14 miners die in Suriname gold pit

Suriname's President Chan Santokhi
Suriname’s President Chan Santokhi arrives for a dinner at the Getty Villa during the Summit of the Americas in Los Angeles, Thursday, June 9, 2022.
Associated Press/Jae C. Hong, file

Surinamese Vice President Ronnie Brunswijk abruptly abandoned parliament and flew to the southeastern interior district of Brokopondo late Monday after an open mining pit being worked by hundreds of wildcat small miners collapsed, killing at least 14 people amid fears that additional bodies would be found as the rescue system kicks into gear.

The mine collapsed had occurred in the wake of repeated warnings by authorities and from the Chinese gold company ZIJIN, which has a large scale operation in the area and which had been lobbying government to take action against the hordes of small miners who have been working in the area without any safety equipment or engineering expertise.

The mine collapse also came just a few weeks after the military and police had destroyed makeshift mining camps in the area and had driven out dozens of miners, commonly referred to as ‘Pork Knockers” but most returned as there was word that a large gold vein had been discovered, leading to hundreds of miners working in the open pit. Most of them returned to search for gold deposits.

Government said it had put together a multi-agency team to probe the deaths and to coordinate the rescue effort as fears that more bodies would be recovered mounted given the number of miners who had been working in the pit. The incident had occurred just before 4 p.m. Monday.

President Chan Santokhi who was also in parliament interrupted the sessions to announce the pit collapsed and the deaths. He said authorities might ask for foreign help including assistance from neighboring Brazil with its extensive experience in gold mining involving wildcat miners.

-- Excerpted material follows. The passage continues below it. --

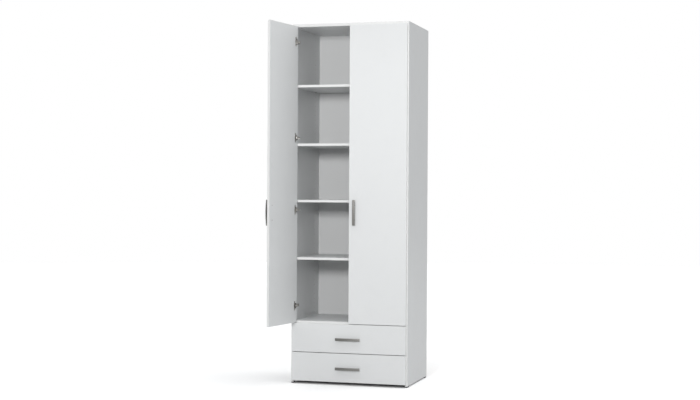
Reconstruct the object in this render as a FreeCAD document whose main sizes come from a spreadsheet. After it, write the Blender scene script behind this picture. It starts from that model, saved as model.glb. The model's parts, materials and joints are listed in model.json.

“My condolences to all the families and friends who have lost a loved one in this incident. We wish you much strength and strength in these difficult days,” the president said in a televised address. “As a society and as a country, let us continue to pray for the repose of the souls of those who died, but also for the relatives. And we hope that as a country we never experience such incidents again. We must show compassion for all those who died and for each other. The government will provide a team that will be responsible for aftercare.”

Ironically, Chinese company officials and Brunswijk had had a round of discussions earlier on Monday to discuss fears about the number of miners working in areas near its concession. “Unfortunately, shortly after this important meeting we received disturbing news of a tunnel collapse in the Matawai area. “We had repeatedly emphasized the dangers of illegal gold mining,” ZIJIN said, noting that it had been observing “the increasing trend in life-threatening practices by pork knockers, especially in the Matawai area, in recent months.”

Raids by large groups of small miners have also led to several deaths in recent years in neighboring Guyana as any “gold shout” results in hundreds of miners heading to the area, working in open pits without the necessary engineering expertise and designs to avoid pit collapses.